=== Raw records ===

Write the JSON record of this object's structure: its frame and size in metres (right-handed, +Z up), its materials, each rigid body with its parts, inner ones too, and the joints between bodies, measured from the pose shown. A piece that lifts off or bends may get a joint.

===
=== Raw records ===

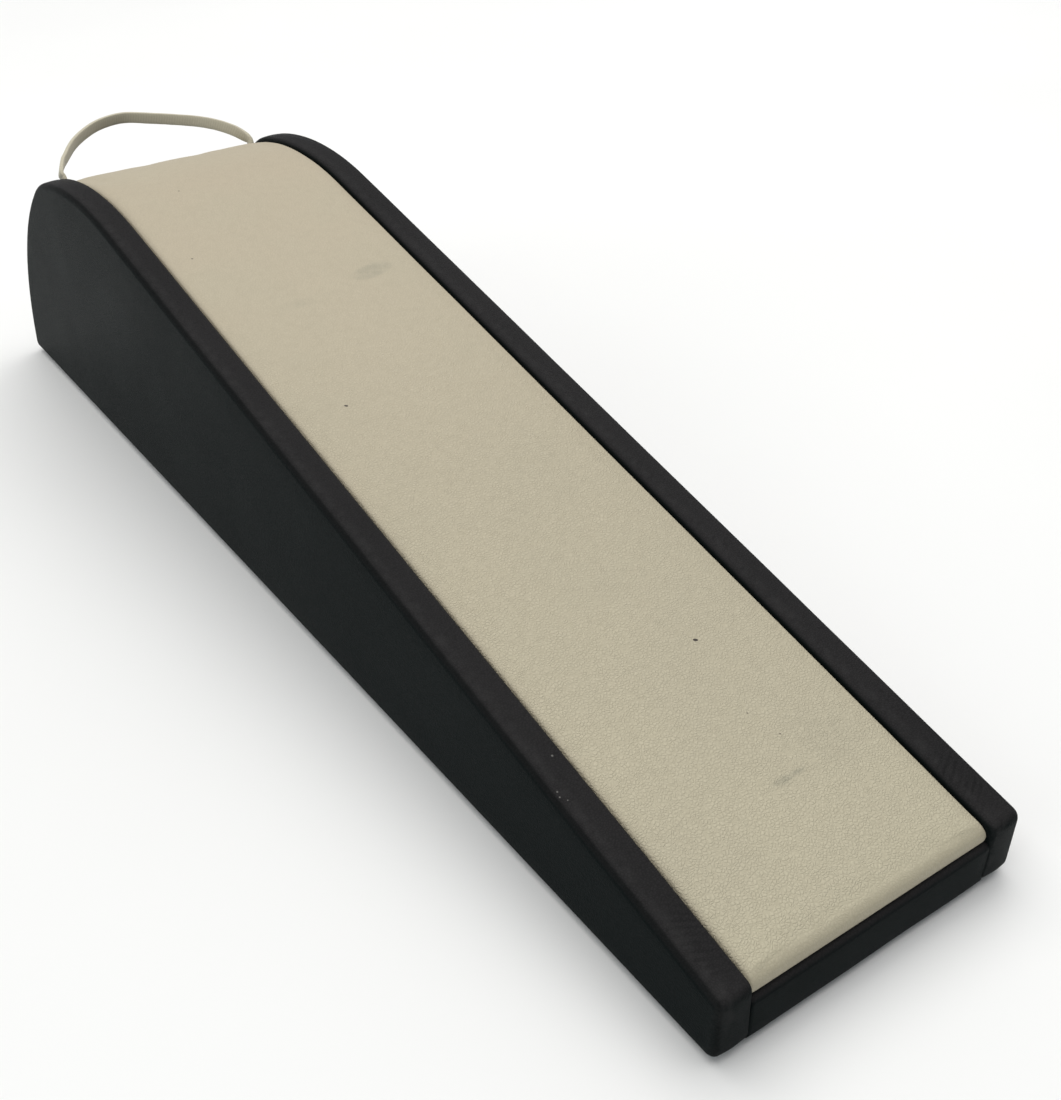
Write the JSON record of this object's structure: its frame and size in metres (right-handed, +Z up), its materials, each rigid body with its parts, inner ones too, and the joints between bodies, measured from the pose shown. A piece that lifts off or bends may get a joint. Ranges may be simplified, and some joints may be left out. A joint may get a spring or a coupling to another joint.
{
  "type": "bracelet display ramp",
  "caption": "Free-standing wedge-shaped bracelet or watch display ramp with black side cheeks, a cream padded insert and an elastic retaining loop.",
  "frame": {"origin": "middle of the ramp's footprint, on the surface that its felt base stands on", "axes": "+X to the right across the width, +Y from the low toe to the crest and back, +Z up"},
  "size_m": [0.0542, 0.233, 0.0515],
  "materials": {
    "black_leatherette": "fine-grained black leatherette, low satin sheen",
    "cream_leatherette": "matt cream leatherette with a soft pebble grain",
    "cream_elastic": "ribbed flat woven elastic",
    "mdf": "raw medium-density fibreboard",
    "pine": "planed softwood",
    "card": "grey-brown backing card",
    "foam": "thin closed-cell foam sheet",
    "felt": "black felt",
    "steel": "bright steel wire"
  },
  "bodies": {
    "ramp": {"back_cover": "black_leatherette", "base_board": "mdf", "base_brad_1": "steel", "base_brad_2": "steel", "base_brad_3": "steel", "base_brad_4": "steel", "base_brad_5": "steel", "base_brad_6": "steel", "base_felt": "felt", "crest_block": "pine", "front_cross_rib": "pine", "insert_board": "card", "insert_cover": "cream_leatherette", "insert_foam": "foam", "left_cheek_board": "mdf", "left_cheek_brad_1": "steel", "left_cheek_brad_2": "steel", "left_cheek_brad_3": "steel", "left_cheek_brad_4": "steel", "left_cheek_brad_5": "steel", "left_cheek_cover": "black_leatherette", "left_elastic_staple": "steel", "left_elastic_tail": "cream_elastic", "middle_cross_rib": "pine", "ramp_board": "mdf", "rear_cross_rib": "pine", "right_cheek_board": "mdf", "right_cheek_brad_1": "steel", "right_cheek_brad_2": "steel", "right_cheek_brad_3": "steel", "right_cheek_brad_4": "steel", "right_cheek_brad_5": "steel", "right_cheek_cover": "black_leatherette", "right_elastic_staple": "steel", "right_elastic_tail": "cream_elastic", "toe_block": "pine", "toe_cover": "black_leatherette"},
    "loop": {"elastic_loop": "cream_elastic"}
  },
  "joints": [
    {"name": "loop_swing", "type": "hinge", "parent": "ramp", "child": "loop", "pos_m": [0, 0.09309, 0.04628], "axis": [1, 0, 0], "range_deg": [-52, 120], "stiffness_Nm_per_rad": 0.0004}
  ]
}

===
=== Raw records ===

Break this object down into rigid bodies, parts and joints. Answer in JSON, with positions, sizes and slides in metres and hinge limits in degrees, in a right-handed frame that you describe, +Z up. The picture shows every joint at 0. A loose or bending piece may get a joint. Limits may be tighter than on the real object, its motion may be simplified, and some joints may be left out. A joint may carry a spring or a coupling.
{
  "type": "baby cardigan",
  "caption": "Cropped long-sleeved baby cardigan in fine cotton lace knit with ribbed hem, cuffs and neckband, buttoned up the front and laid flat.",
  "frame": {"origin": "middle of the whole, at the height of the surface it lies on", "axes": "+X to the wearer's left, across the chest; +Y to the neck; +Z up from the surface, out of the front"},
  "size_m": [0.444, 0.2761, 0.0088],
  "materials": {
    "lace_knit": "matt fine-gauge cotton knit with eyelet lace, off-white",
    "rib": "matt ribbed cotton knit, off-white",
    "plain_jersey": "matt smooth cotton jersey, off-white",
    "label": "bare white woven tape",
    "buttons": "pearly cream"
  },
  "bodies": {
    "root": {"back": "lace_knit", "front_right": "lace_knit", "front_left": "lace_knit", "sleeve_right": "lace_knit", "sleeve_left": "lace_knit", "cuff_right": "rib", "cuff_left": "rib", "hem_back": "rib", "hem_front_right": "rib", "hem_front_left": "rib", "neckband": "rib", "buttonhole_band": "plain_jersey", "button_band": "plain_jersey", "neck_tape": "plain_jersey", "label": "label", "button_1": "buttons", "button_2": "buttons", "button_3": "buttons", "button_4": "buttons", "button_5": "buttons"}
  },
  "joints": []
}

===

Aim
Look through the records and gather each line with the word "hinge".

Solved exercise
    {"name": "loop_swing", "type": "hinge", "parent": "ramp", "child": "loop", "pos_m": [0, 0.09309, 0.04628], "axis": [1, 0, 0], "range_deg": [-52, 120], "stiffness_Nm_per_rad": 0.0004}
Break this object down into rigid bodies, parts and joints. Answer in JSON, with positions, sizes and slides in metres and hinge limits in degrees, in a right-handed frame that you describe, +Z up. The picture shows every joint at 0. A loose or bending piece may get a joint. Limits may be tighter than on the real object, its motion may be simplified, and some joints may be left out. A joint may carry a spring or a coupling.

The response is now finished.